Instructions to follow. How many lines in the listing below include the word "three"? Answer with the number and nothing else.

Exercise data.
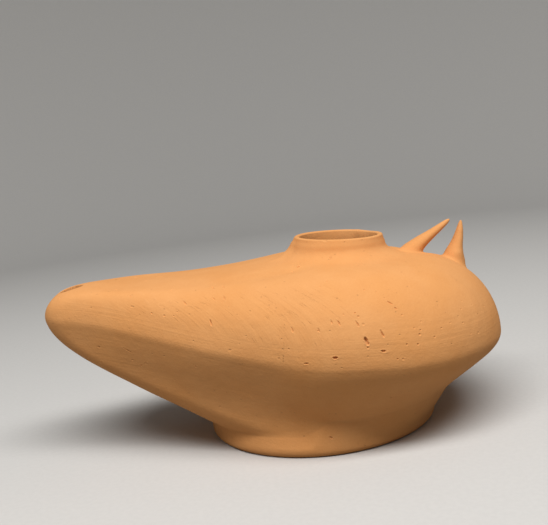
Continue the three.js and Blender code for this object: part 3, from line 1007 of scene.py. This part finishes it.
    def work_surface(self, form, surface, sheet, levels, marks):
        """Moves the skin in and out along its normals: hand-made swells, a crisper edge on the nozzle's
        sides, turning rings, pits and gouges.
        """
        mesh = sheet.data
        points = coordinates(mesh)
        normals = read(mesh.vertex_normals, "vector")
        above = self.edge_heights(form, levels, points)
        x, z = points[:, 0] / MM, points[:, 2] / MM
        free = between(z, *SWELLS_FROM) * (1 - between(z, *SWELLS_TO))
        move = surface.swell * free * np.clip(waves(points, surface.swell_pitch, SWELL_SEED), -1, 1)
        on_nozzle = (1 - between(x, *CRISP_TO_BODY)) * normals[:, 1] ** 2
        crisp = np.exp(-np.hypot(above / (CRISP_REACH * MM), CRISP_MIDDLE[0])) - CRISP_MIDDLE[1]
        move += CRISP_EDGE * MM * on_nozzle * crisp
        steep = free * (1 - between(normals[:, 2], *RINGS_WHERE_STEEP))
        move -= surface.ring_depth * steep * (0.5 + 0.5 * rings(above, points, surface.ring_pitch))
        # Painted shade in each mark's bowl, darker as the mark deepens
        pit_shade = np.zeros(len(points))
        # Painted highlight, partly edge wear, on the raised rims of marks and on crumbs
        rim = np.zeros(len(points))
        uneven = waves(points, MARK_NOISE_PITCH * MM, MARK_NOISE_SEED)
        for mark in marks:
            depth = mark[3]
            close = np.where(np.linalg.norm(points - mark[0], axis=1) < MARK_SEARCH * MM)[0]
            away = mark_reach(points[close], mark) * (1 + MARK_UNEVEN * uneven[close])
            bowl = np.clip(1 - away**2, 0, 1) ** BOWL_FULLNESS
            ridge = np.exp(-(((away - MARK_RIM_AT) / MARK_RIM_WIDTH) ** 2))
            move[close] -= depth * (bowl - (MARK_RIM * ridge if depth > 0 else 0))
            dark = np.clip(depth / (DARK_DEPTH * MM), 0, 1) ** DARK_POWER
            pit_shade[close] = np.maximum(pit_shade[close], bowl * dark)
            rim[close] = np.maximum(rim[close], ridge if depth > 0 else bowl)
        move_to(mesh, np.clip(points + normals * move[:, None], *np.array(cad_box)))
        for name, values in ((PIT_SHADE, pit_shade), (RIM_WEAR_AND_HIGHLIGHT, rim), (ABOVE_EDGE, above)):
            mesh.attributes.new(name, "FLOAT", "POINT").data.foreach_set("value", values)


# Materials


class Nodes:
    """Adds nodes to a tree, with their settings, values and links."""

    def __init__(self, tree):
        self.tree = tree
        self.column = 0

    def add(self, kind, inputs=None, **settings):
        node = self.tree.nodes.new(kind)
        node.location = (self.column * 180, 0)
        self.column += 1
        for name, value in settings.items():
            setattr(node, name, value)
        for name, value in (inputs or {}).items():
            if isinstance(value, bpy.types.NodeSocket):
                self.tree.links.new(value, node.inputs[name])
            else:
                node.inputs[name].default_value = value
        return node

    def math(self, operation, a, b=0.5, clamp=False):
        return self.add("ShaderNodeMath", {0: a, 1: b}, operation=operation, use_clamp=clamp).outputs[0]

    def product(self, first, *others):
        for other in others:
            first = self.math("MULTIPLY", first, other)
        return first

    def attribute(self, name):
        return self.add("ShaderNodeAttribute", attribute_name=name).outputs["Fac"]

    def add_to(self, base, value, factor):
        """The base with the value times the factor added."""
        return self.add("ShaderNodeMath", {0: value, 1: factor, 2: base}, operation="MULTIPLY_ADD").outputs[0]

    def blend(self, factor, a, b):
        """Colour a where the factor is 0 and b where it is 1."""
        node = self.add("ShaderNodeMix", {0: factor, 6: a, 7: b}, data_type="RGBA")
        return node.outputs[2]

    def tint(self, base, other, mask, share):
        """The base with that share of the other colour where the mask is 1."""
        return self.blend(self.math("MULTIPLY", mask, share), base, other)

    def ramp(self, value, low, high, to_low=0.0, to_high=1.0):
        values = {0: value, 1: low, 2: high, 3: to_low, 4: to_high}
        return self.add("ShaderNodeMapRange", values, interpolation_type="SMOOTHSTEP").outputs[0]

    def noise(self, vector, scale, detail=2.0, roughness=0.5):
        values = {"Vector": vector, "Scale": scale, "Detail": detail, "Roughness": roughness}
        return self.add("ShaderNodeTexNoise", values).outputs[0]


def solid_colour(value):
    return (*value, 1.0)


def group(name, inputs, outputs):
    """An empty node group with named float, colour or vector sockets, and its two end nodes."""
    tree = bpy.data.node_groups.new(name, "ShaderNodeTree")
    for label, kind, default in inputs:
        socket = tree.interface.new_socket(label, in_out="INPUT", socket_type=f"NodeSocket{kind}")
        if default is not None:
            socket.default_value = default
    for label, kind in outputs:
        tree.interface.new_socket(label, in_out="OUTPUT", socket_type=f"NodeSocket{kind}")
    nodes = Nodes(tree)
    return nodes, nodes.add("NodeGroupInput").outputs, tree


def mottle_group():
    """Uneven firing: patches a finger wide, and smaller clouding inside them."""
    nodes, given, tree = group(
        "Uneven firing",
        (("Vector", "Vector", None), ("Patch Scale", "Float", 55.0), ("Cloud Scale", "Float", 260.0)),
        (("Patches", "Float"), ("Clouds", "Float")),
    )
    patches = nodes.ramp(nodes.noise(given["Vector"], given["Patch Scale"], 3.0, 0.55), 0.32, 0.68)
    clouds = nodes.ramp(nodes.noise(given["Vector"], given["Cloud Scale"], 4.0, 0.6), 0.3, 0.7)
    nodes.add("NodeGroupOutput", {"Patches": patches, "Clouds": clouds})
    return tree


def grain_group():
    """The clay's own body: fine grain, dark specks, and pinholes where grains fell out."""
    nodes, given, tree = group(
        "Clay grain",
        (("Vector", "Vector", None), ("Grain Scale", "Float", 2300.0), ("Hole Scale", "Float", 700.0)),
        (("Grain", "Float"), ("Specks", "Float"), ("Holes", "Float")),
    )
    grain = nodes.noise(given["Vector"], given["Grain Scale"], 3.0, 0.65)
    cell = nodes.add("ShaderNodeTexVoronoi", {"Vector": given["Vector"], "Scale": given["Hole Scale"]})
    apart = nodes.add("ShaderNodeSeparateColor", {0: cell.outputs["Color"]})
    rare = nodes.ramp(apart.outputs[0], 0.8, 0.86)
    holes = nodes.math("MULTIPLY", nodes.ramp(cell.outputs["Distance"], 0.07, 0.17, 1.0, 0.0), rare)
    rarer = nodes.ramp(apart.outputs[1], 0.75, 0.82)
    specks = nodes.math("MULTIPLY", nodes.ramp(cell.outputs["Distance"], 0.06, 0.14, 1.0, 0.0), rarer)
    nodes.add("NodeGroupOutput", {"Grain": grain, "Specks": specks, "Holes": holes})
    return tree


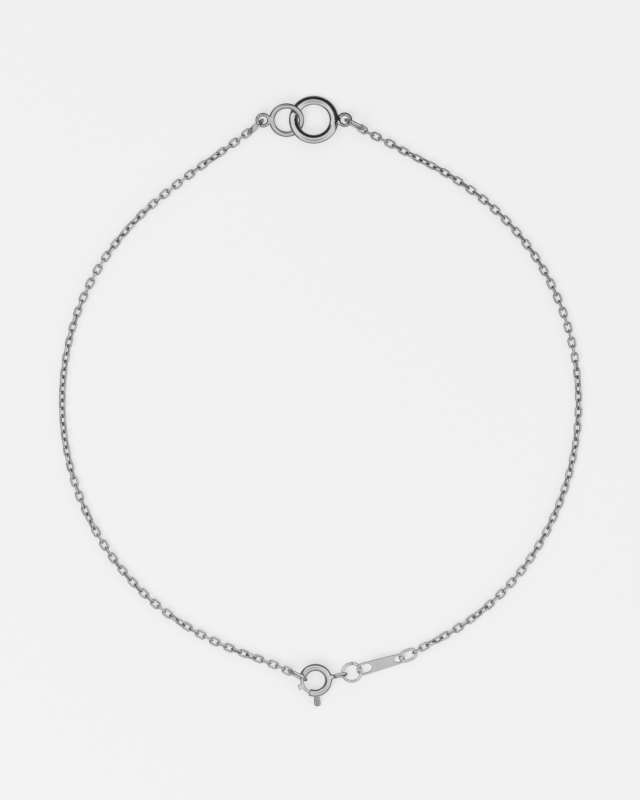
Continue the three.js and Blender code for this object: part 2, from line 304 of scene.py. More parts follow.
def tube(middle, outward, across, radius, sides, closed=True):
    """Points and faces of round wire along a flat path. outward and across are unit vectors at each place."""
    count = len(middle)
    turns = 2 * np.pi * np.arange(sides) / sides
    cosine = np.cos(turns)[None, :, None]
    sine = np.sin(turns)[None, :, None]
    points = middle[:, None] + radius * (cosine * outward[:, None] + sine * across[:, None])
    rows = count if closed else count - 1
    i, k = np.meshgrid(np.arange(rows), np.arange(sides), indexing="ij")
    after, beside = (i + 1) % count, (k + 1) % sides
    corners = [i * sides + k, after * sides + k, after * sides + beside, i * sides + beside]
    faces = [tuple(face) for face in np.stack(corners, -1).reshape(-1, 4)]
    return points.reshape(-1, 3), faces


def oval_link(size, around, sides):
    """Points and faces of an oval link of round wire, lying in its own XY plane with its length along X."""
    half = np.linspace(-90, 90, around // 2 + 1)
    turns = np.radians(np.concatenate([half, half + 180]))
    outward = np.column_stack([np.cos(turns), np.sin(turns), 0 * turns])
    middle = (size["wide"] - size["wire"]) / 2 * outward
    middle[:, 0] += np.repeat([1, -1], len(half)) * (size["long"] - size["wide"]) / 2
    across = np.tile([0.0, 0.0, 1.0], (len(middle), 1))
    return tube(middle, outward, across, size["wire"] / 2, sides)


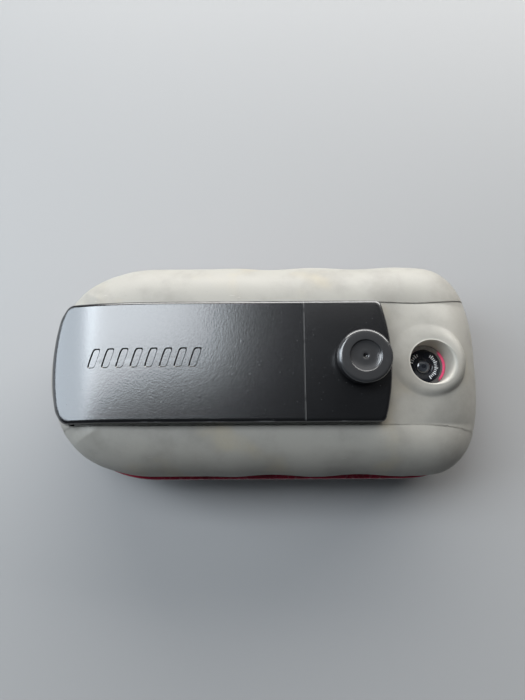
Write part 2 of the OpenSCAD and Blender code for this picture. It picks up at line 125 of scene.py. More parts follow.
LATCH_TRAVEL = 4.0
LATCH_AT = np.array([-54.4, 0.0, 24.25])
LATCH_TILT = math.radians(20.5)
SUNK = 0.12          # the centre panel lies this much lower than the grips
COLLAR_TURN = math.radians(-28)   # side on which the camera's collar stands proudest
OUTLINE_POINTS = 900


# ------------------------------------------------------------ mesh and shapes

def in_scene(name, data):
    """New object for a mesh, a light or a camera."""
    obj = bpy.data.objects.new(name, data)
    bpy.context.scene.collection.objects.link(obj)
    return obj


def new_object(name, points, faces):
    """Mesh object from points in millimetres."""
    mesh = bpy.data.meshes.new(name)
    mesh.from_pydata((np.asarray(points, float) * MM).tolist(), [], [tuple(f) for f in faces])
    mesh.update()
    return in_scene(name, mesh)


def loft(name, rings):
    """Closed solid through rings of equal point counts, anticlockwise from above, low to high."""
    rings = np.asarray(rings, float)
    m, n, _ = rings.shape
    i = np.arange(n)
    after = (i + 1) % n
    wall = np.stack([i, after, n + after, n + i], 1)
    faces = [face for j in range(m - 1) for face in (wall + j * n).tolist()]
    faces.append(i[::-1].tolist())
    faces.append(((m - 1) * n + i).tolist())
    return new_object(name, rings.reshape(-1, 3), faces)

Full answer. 2